The station is situated in an isolated position along the riverway. A little distance from the station, implanted to the east, is the old train roundhouse/terminal.

The platform is quite small; it is about 50 m and is situated between a hilltop and gentle surface that descends to the riverbank. Between the station and the river is a roadway. According to a report, it was difficult (without affecting the departures at the site) to enlarge the slope side, without excavating a trench on ground of compact shales. The work would be very expensive due to the volume of excavating the material. Expanding to the riverside, requiring landfill and installation of supporting walls, would not provide enough space, because the Douro was quite close (and would result in blocking the riverway in the process.

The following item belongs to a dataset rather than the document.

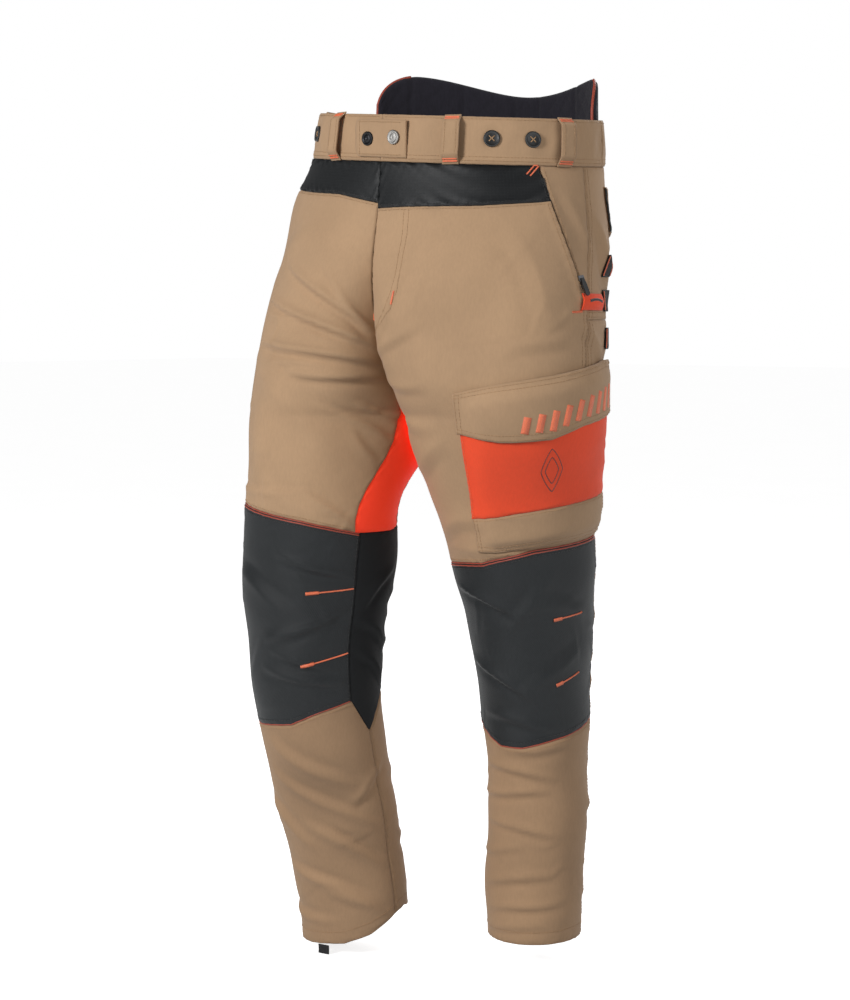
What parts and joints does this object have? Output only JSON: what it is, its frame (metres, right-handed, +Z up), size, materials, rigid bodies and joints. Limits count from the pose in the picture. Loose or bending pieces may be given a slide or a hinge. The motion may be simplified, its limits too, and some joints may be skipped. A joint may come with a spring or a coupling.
{
  "type": "chainsaw protective trousers",
  "caption": "Full-length forestry protective trousers standing hollow as worn, with kidney pad, belt loops, zips, cargo pocket, black knee panels and orange inner thighs.",
  "frame": {"origin": "centre of the waist opening, in the plane of the waistband's top edge", "axes": "+Z up the body, +X to the wearer's left, -Y to the front"},
  "size_m": [0.4986, 0.4022, 1.1056],
  "materials": {
    "canvas_tan": "woven workwear canvas, dyed tan",
    "canvas_brown": "woven workwear canvas, dyed tan, in the shade of the leg",
    "ripstop_black": "coated twill, black",
    "stretch_black": "four-way stretch knit, black",
    "canvas_orange": "woven workwear canvas, dyed red-orange",
    "protection_felt": "layered cut-protection yarn",
    "quilted_lining": "quilted knit over foam",
    "button_plastic": "moulded polyester",
    "stud_black": "lacquered brass press stud",
    "stud_metal": "nickel-plated press stud",
    "zip_tape": "woven polyester tape with moulded coil",
    "zip_metal": "lacquered die-cast slider",
    "puller_plastic": "soft moulded puller",
    "webbing_black": "woven polyester webbing",
    "pocket_lining": "plain-weave pocketing"
  },
  "bodies": {
    "trousers": {"front_yoke_right": "ripstop_black", "front_panel_right": "canvas_tan", "hip_facing_right": "canvas_tan", "side_pocket_bag_right": "pocket_lining", "seat_panel_right": "canvas_tan", "back_thigh_right": "canvas_tan", "thigh_gusset_right": "canvas_orange", "knee_panel_right": "ripstop_black", "knee_inner_right": "stretch_black", "knee_back_right": "canvas_brown", "protection_pad_right": "protection_felt", "front_yoke_left": "ripstop_black", "front_panel_left": "canvas_tan", "hip_facing_left": "canvas_tan", "side_pocket_bag_left": "pocket_lining", "seat_panel_left": "canvas_tan", "back_thigh_left": "canvas_tan", "thigh_gusset_left": "canvas_orange", "knee_panel_left": "ripstop_black", "knee_inner_left": "stretch_black", "knee_back_left": "canvas_brown", "protection_pad_left": "protection_felt", "waistband_right": "canvas_tan", "waistband_left": "canvas_tan", "waistband_back": "canvas_tan", "kidney_pad": "quilted_lining", "belt_loop_front_right": "canvas_tan", "belt_loop_side_right": "canvas_tan", "belt_loop_back_right": "canvas_tan", "belt_loop_front_left": "canvas_tan", "belt_loop_side_left": "canvas_tan", "belt_loop_back_left": "canvas_tan", "belt_loop_centre_back": "canvas_tan", "brace_button_right_1": "button_plastic", "brace_button_right_2": "button_plastic", "brace_button_left_1": "button_plastic", "brace_button_left_2": "button_plastic", "fly_zip_tape": "zip_tape", "side_zip_right_tape": "zip_tape", "side_zip_left_tape": "zip_tape", "cargo_pocket": "canvas_orange"},
    "shin_right": {"shin_front_right": "canvas_brown", "calf_back_right": "canvas_brown"},
    "shin_left": {"shin_front_left": "canvas_brown", "calf_back_left": "canvas_brown"},
    "cargo_flap": {"cargo_flap": "canvas_tan"},
    "waist_tab": {"waist_tab": "canvas_tan", "tab_stud_outer": "stud_black", "tab_stud_inner": "stud_metal"},
    "fly_slider": {"fly_zip_slider": "zip_metal"},
    "fly_puller": {"fly_zip_puller": "puller_plastic"},
    "side_slider_right": {"side_zip_right_slider": "zip_metal"},
    "side_puller_right": {"side_zip_right_puller": "puller_plastic"},
    "back_flap_right": {"back_flap_right": "canvas_tan"},
    "boot_hook_right": {"boot_hook_right": "webbing_black"},
    "side_slider_left": {"side_zip_left_slider": "zip_metal"},
    "side_puller_left": {"side_zip_left_puller": "puller_plastic"},
    "back_flap_left": {"back_flap_left": "canvas_tan"},
    "boot_hook_left": {"boot_hook_left": "webbing_black"}
  },
  "joints": [
    {"name": "knee_flex_right", "type": "hinge", "parent": "trousers", "child": "shin_right", "pos_m": [-0.106, -0.152, -0.61], "axis": [1, 0, 0], "range_deg": [0, 45], "deforming": ["knee_panel_right", "knee_inner_right", "knee_back_right", "protection_pad_right"]},
    {"name": "knee_flex_left", "type": "hinge", "parent": "trousers", "child": "shin_left", "pos_m": [0.104, 0.012, -0.64], "axis": [1, 0, 0], "range_deg": [0, 45], "deforming": ["knee_panel_left", "knee_inner_left", "knee_back_left", "protection_pad_left"]},
    {"name": "cargo_flap_lift", "type": "hinge", "parent": "trousers", "child": "cargo_flap", "pos_m": [0.20452, -0.09417, -0.31276], "axis": [-0.3603, -0.9328, 0], "range_deg": [0, 20]},
    {"name": "waist_tab_swing", "type": "hinge", "parent": "trousers", "child": "waist_tab", "pos_m": [0.04, -0.1506, -0.03401], "axis": [0, 0.0669, 0.9978], "range_deg": [0, 110]},
    {"name": "fly_zip_slide", "type": "slide", "parent": "trousers", "child": "fly_slider", "axis": [0, -0.0748, -0.9972], "range_m": [0, 0.13]},
    {"name": "fly_puller_swing", "type": "hinge", "parent": "fly_slider", "child": "fly_puller", "pos_m": [0, -0.14386, -0.07988], "axis": [-1, 0, 0], "range_deg": [0, 12]},
    {"name": "side_zip_slide_right", "type": "slide", "parent": "trousers", "child": "side_slider_right", "axis": [0.2803, -0.1185, 0.9526], "range_m": [0, 0.115]},
    {"name": "side_puller_swing_right", "type": "hinge", "parent": "side_slider_right", "child": "side_puller_right", "pos_m": [-0.2398, -0.05718, -0.20105], "axis": [-0.3218, 0.9233, 0.2096], "range_deg": [0, 100]},
    {"name": "back_flap_lift_right", "type": "hinge", "parent": "trousers", "child": "back_flap_right", "pos_m": [-0.16251, 0.09311, -0.08966], "axis": [0.7627, 0.6468, 0], "range_deg": [0, 50]},
    {"name": "boot_hook_swing_right", "type": "hinge", "parent": "shin_right", "child": "boot_hook_right", "pos_m": [-0.10917, -0.13588, -1.031], "axis": [-0.9988, -0.0465, -0.0121], "range_deg": [-30, 50]},
    {"name": "side_zip_slide_left", "type": "slide", "parent": "trousers", "child": "side_slider_left", "axis": [-0.3212, -0.1338, 0.9375], "range_m": [0, 0.115]},
    {"name": "side_puller_swing_left", "type": "hinge", "parent": "side_slider_left", "child": "side_puller_left", "pos_m": [0.22816, -0.05434, -0.20077], "axis": [-0.2338, -0.9481, -0.2154], "range_deg": [0, 100]},
    {"name": "back_flap_lift_left", "type": "hinge", "parent": "trousers", "child": "back_flap_left", "pos_m": [0.14628, 0.09307, -0.08988], "axis": [0.7281, -0.6854, 0], "range_deg": [0, 50]},
    {"name": "boot_hook_swing_left", "type": "hinge", "parent": "shin_left", "child": "boot_hook_left", "pos_m": [0.11066, -0.04363, -0.995], "axis": [-0.9975, 0.0703, -0.0061], "range_deg": [-30, 0]}
  ]
}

The solution at the time was to dig from the sides and side of the river, exploiting the stone and debris to build a supporting wall and embankment. In this way, the surface of the station would be widened 30 × 40 m sufficiently for the station lines. The work required prior agreement with C.N., the Junta Autónoma das Estradas (Autonomous Roads Board) and Direcção dos Serviços Hidráulico (Hydraulic Services Directorate), and an estimated cost of 2100 contos: excavations to the rock (240 contos), supporting wall, embankment and diverting the road (1060 contos), new rail lines (140 contos), extensions of the pier and warehouses (10 contos), new platforms (140 contos), extending the building (150 contos), equipment (scales, etc.) (40 contos), fencing (20 contos), various and unforeseen tasks (200 contos).